Gleich geht die Geschichte weiter, wir atmen nur aus
Mehr als zwei Jahre kämpft die Ukraine nun schon gegen den Aggressor Russland. Was diese Situation für die Menschen dort, aber auch in der Fremde bedeutet, schildern uns die Essays von Tanja Maljartschuk , die seit 2010 in Wien als Journalistin und Autorin lebt und arbeitet.
Denise Hasler, aus Solothurn stammende Schauspielerin liest aus dieser Novelle, musikalisch begleitet wird sie von ihrer Schwester Christine Hasler.
«Deine Heimat ist dort, wo deine Toten liegen. Ein schöner Satz, leider nicht von mir. Ich würde sagen: Deine Heimat ist dort, woher deine Traumata stammen. Wie man die Welt einst wahrzunehmen gelernt hat, sie gesehen, gehört, geschmeckt, gerochen hat, mit wie viel Freude oder vielleicht auch Schmerz, so sieht und riecht und hört man im Leben weiter. Man sitzt im Käfig seiner Heimat für immer fest.»
Die Essays öffnen ein Fenster zum Verständnis des Unvorstellbaren, das gerade in der Ukraine geschieht. Ergreifend und analytisch messerscharf wird dargestellt, was die kriegerische Expansionspolitik Russlands mit diesem Land und seinen Menschen anrichtet. Und das nicht erst seit 2022, sondern seit über einem Jahrzehnt. Wie kann eine Nation unter diesen Umständen zu sich selbst finden? Wie soll man umgehen mit dem Schmerz und der Wut und der Sprachlosigkeit, die der Krieg Tag für Tag heraufbeschwört? All diesen Fragen geht Tanja Maljartschuk in ihren Essays nach: mal analytisch und gefasst, mal verzweifelt, immer wieder aber auch spöttisch und voller Humor. Auch beschreibt sie, in sehr persönlicher Weise, wie es ist, ihr Heimatland. die Ukraine «körperlich» und freiwillig verlassen zu haben, aber dennoch auf eine geistig-emotionale Art untrennbar damit verbunden zu sein.
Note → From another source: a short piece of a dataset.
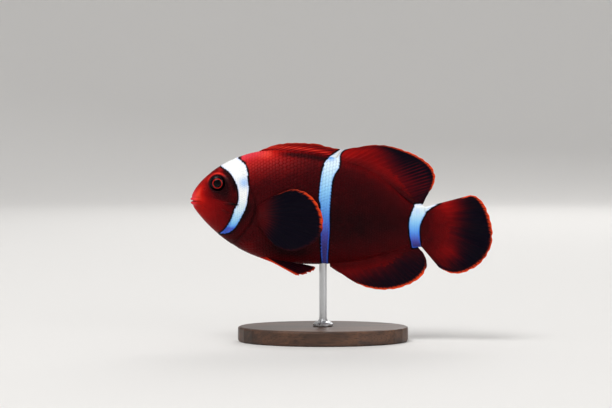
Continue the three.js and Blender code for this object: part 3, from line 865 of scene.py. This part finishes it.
stalk_end = np.concatenate((stalk_end[0], stalk_end[1][::-1]))
past_stalk = x - np.interp(z, stalk_end[:, 1], stalk_end[:, 0])
add_sheath("scales_tail", web, past_stalk, 6 * bump(s[:, 0], 0.5, 0.6), red)

# The pectoral fins are round paddles on fleshy lobes behind the gill covers.
web = fin_web(
    [(27.6, -9, -1.4), (27.2, -9.2, -5), (27.2, -9, -8.8)],
    [(34.6, -11.9, 2.9), (41, -13.6, 5), (46.6, -15, 3.6), (50.9, -16.3, -0.8), (53.2, -17, -7.4),
     (51.8, -16.8, -13.2), (47, -15.6, -17.2), (40.6, -13.8, -19.2), (34.6, -12, -17.2),
     (30.2, -10.6, -12.8)],
    rays=17, notch=0.35, fleshy=1, thin=0.11, wave=0.2,
)
s, x, z = web.s, web.x, web.z
streak = 0.9 * np.sin(math.tau * s * web.rays) + 3 * ease(-7, -15, z)
dark = ease(29.5, 38.5, x + streak)
red = 0.2 + 0.06 * bump(x, 30, 3)
edge = (0.56 + 0.36 * ease(0.12, 0.26, s)) * (1 - 0.8 * ease(0.46, 0.54, s))
edge *= ease(33, 37, x)
hem = 0.98 + 0.2 * np.sin(math.tau * 23 * s) + 0.15 * np.sin(math.tau * 37 * s + 1)
pectoral = fin_values(web, red, dark, edge, hem=hem, ray_tint=0.2, barred=False)
for hand, side in SIDES.items():
    add_fin("pectoral_fin_" + hand, web, pectoral, mirrored=side > 0)

# The pelvic fins are narrow and held back along the belly.
web = fin_web(
    [(27.4, -2, -21.4), (29.8, -1.8, -22.2), (32.4, -1.5, -22.9)],
    [(42.6, -6.2, -29.4), (45.4, -5.8, -28.9), (48.2, -5, -28), (50, -3.6, -26.9),
     (49.4, -2.4, -26.4)],
    rays=6, notch=0.8, thin=0.14, ray_rise=0.16,
)
s, t = web.s, web.t
dark = 0.9 * ease(0.1, 0.3, t) * ease(0.1, 0.25, s) * (1 - ease(0.93, 1, t))
red = 0.42 + 0.25 * ease(0.2, 0.05, s)
pelvic = fin_values(web, red, dark, 0.8, hem=0.7, ray_tint=0.55, barred=False)
front_edge = 0.8 * ease(0.16, 0.04, s) * ease(0.1, 0.4, t)
pelvic["edge"] = np.maximum(pelvic["edge"], front_edge)
for hand, side in SIDES.items():
    add_fin("pelvic_fin_" + hand, web, pelvic, mirrored=side > 0)

# ---- Eyes ----
# A glossy ball under a clear cornea: black pupil, a thin bright red ring, and an iris so dark that
# it runs into the shade around it.
EYE_RINGS, EYE_SPOKES = 40, 64
EYE_RADIUS, EYE_BULGE, EYE_BACK = 3.05, 1.75, 0.9
EYE_FULL = 0.9  # 1 would make the front half a ball, and less makes it flatter
PUPIL_RISE = 0.12
BALL_RISE = 2.1  # from the widest circle of the solid ball to its top

cornea, tree, shader = start_material("clear cornea over dark iris")
from_axis = add_node(tree, "Attribute", out="Fac", attribute_name="out")
place = add_node(tree, "TexCoord", out="Object")
flecks = add_node(tree, "TexNoise", {"Vector": place, "Scale": 1800, "Detail": 2})
shift = add_node(tree, "MapRange", {
    "Value": flecks, "From Min": 0.3, "From Max": 0.7, "To Min": -0.02, "To Max": 0.02,
})
moved = add_node(tree, "Math", {0: from_axis, 1: shift}, operation="ADD")
iris = add_node(tree, "ValToRGB", {"Fac": moved}, stops=[
    (0.0, "#010204"), (1.0, "#050206"), (0.5, "#010204"), (0.55, "#8c100e"), (0.59, "#d02820"),
    (0.62, "#a0140c"), (0.67, "#12040a"), (0.8, "#030207"),
])
feed(shader, {
    "Base Color": iris, "Roughness": 0.22, "Coat Weight": 0.1, "Coat Roughness": 0.04,
    "Specular IOR Level": 0.06,
})

spokes = math.tau * np.arange(EYE_SPOKES) / EYE_SPOKES
out, turn = np.meshgrid(np.linspace(0, 1, EYE_RINGS + 1)[1:], spokes, indexing="ij")
rim_depth = math.sqrt(1 - EYE_FULL)
front = EYE_BULGE * (np.sqrt(1 - EYE_FULL * out**2) - rim_depth)
front += PUPIL_RISE * ease(0.56, 0.42, out)
rear = -EYE_BACK * np.sqrt(1 - out**2)
span, depth = np.vstack((out, out[-2::-1])), np.vstack((front, rear[-2::-1]))
turn = np.vstack((turn, turn[1:]))
across, up = EYE_RADIUS * span * np.cos(turn), EYE_RADIUS * span * np.sin(turn)
poles = np.array([EYE_BULGE * (1 - rim_depth) + PUPIL_RISE, -EYE_BACK])
for hand, side in SIDES.items():
    low, high = (np.array(corner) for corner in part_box("eye_" + hand))
    widest = (low[1] if side < 0 else high[1]) / MM - side * BALL_RISE
    ball_points = np.stack((
        EYE_AT[0] + np.append(across, (0, 0)), widest + side * np.append(depth, poles),
        EYE_AT[1] + np.append(up, (0, 0)),
    ), axis=-1)
    ball = add_piece(
        "eyeball_" + hand, to_world(ball_points), tube_faces(len(span), EYE_SPOKES, -side),
        cornea, "eye", out=np.append(span, (0, 0)),
    )
    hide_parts("eye_" + hand)

# ---- Cheek spines ----
# Two backward spikes of bone on each cheek under the eye, the upper one long enough to cross the
# first bar. Thin skin covers them to near the tip.
SPINES = [  # where each starts and ends, its radius, and how bare its tip is
    ((13.2, -0.6), (19.9, -1.3), 0.62, 1), ((12.6, -3), (15.9, -4.5), 0.42, 0.4),
]
SPINE_RINGS, SPINE_SIDES = 29, 14
SPINE_FLAT = 0.75  # its thickness out from the cheek, to its height
spine_skin, tree, shader = start_material("skinned bone spine")
along = add_node(tree, "Attribute", out="Fac", attribute_name="reach")
tint = add_node(tree, "ValToRGB", {"Fac": along}, stops=[
    (0.0, "#6a080a"), (1.0, "#030103"), (0.3, "#480508"), (0.6, "#0a0204"),
])
feed(shader, {"Base Color": tint, "Roughness": 0.38, "Specular IOR Level": 0.06})


def side_of_body(x, z, side):
    """Distance out from the middle plane of the skin point nearest to each [x, z]."""
    near = skin_points[:, : SKIN_SIDES // 2].reshape(-1, 3)
    gap = (near[None, :, 0] - x[:, None]) ** 2 + (near[None, :, 2] - z[:, None]) ** 2
    return side * np.abs(near[gap.argmin(axis=1), 1])


turns = math.tau * np.arange(SPINE_SIDES) / SPINE_SIDES
t, turn = np.meshgrid(np.linspace(0, 1, SPINE_RINGS), turns, indexing="ij")
for hand, side in SIDES.items():
    for k, (start, end, thick, bare) in enumerate(SPINES):
        x, z = (start[i] + (end[i] - start[i]) * t[:, :1] for i in (0, 1))
        z = z + 0.12 * np.sin(math.pi * t[:, :1])
        y = side_of_body(x[:, 0], z[:, 0], side)[:, None]
        y = y + side * (0.5 * ease(0, 0.6, t[:, :1]) - 0.1)
        radius_at = thick * (1 - t) ** 0.55 * ease(-0.12, 0.25, t) + 0.02
        out, up = side * SPINE_FLAT * radius_at * np.cos(turn), radius_at * np.sin(turn)
        tube = np.stack((x + 0 * turn, y + out, z + up), axis=-1)
        ends = [tube[0].mean(0), tube[-1].mean(0)]
        add_piece(
            "cheek_spine_%s_%d" % (hand, k + 1), to_world(np.vstack((tube.reshape(-1, 3), ends))),
            tube_faces(SPINE_RINGS, SPINE_SIDES, -side), spine_skin, "maroon_skin",
            reach=np.append(t, (0, 1)) * bare,
        )

# ---- Stand ----
# An oval turned from one board of dark oiled walnut, grain along its length, and a rod of brushed
# stainless steel that stands in a small flange and enters the belly.
walnut, tree, shader = start_material("oiled walnut")
place = add_node(tree, "TexCoord", out="Object")
squeezed = add_node(tree, "Mapping", {
    "Vector": place, "Rotation": (0.05, 0.02, 0.03), "Scale": (1, 9, 9),
})
figure = add_node(tree, "TexNoise", {
    "Vector": squeezed, "Scale": 22, "Detail": 5, "Roughness": 0.62, "Distortion": 0.6,
})
stretched = add_node(tree, "Mapping", {"Vector": place, "Scale": (90, 2600, 2600)})
pores = add_node(tree, "TexNoise", {"Vector": stretched, "Scale": 1, "Detail": 1})
wood = add_node(tree, "ValToRGB", {"Fac": figure}, stops=[
    (0.28, "#2a1a12"), (0.72, "#6b4730"), (0.42, "#3d271a"), (0.55, "#533523"),
])
dots = add_node(tree, "MapRange", {
    "Value": pores, "From Min": 0.34, "From Max": 0.48, "To Min": 0.55,
})
mixed = {0: 1.0, 6: wood, 7: dots}
grained = add_node(tree, "Mix", mixed, out=2, data_type="RGBA", blend_type="MULTIPLY")
pits = add_node(tree, "Bump", {"Height": dots, "Strength": 0.3, "Distance": 0.08 * MM})
feed(shader, {"Base Color": grained, "Roughness": 0.42, "Normal": pits})

steel, tree, shader = start_material("brushed stainless steel")
place = add_node(tree, "TexCoord", out="Object")
stretched = add_node(tree, "Mapping", {"Vector": place, "Scale": (1400, 1400, 60)})
lines = add_node(tree, "TexNoise", {"Vector": stretched, "Scale": 1, "Detail": 2})
shine = add_node(tree, "MapRange", {
    "Value": lines, "From Min": 0.3, "From Max": 0.7, "To Min": 0.24, "To Max": 0.38,
})
feed(shader, {"Base Color": linear("#c3c4c6"), "Metallic": 1, "Roughness": shine})
for node, finish in (("stand_base", walnut), ("stand_rod", steel)):
    piece = bpy.data.objects[node]
    for slot in piece.material_slots:
        slot.material = finish

# ---- Stage ----
# A pale floor that curves up all round into a plain wall, under large soft lamps: the key from
# the fish's left and above, a weak fill low in front of it and one from behind.
FLOOR_RADIUS, SWEEP, WALL = 1.6, 1.2, 3.2
FLOOR_SIDES, SWEEP_RINGS = 96, 24
paper, _, shader = start_material("matt paper sweep")
feed(shader, {"Base Color": linear("#e2e0dd"), "Roughness": 0.9, "Specular IOR Level": 0.1})
rise = np.linspace(0, math.pi / 2, SWEEP_RINGS)
out = np.concatenate(([0.02, 0.5, 1], FLOOR_RADIUS + SWEEP * np.sin(rise), [FLOOR_RADIUS + SWEEP]))
up = np.concatenate(([0, 0, 0], SWEEP * (1 - np.cos(rise)), [WALL]))
out, up = out[:, None], up[:, None]
turn = math.tau * np.arange(FLOOR_SIDES) / FLOOR_SIDES
bowl = np.stack((out * np.cos(turn), out * np.sin(turn), up + 0 * turn), axis=-1)
faces = grid_faces(len(up), FLOOR_SIDES, closed=True).tolist() + [list(range(FLOOR_SIDES))]
floor = add_mesh("floor", bowl, faces, paper)

LAMPS = [
    ("key", (-0.5, -0.7, 1.6), 0.8, 17),
    ("fill", (1.2, -1.3, 0.6), 1.1, 5),
    ("back", (0.4, 1.3, 1.0), 0.9, 8),
]
for name, place, size, power in LAMPS:
    lamp = bpy.data.objects.new(name, bpy.data.lights.new(name, "AREA"))
    lamp.data.size, lamp.data.energy = size, power
    lamp.location = place
    aim = np.array(place) - target
    lamp.rotation_euler = (
        math.atan2(math.hypot(aim[0], aim[1]), aim[2]), 0, math.atan2(aim[1], aim[0]) + math.pi / 2,
    )
    bpy.context.scene.collection.objects.link(lamp)
world = bpy.data.worlds.new("studio")
world.use_nodes = True
feed(world.node_tree.nodes["Background"], {"Color": linear("#f0f2f6"), "Strength": 0.7})
bpy.context.scene.world = world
Die ältesten Texte stammen von 2014 – der Zeit der Maidan-Proteste -, die für die Ukraine Hoffnung und Aufbruch, aber auch die verbrecherische Annexion der Krim bedeutete. Die neusten Texte reagieren auf das, was aktuell tagtäglich in der Ukraine geschieht: der Kampf ums Überleben, um die eigene Würde, Geschichte und Integrität.
Tanja Majartschuk
Tanja Maljartschuk wurde 1983 in Iwano-Frankiwsk, Ukraine, geboren. Nach ihrem Abschluss in Philologie an der Prykarpattia National Universität arbeitete sie als Journalistin für verschiedene Fernsehsender in Kiew.
2004 veröffentlichte sie ihr erstes Buch «Endspiel Adolfo oder eine Rose für Lisa» in der Ukraine. Der 2009 vom Residenz Verlag herausgebrachte Erzählband «Neunprozentiger Haushaltsessig» war Maljartschuks erstes Buch in deutscher Sprache. Ihr Werk «Biografie eines zufälligen Wunders» erschien 2013.
Sie emigrierte 2011 nach Wien, wo sie seither lebt. Sie schreibt auch Kinder- und Jugendliteratur und veröffentlicht regelmässig Kolumnen für die Deutsche Welle (Ukraine) und in Zeit Online. Sie setzt sich intensiv mit den Folgen des russichen Angriffskriegs auf ihre Heimat, die Rolle Russlands und Europas auseinander. Für ihre literarisches Werk erhielt sie zahlreiche Preise, darunter 2018 den Ingeborg-Bachmann-Preis für den auf Deutsch verfassten Text «Frösche im Meer».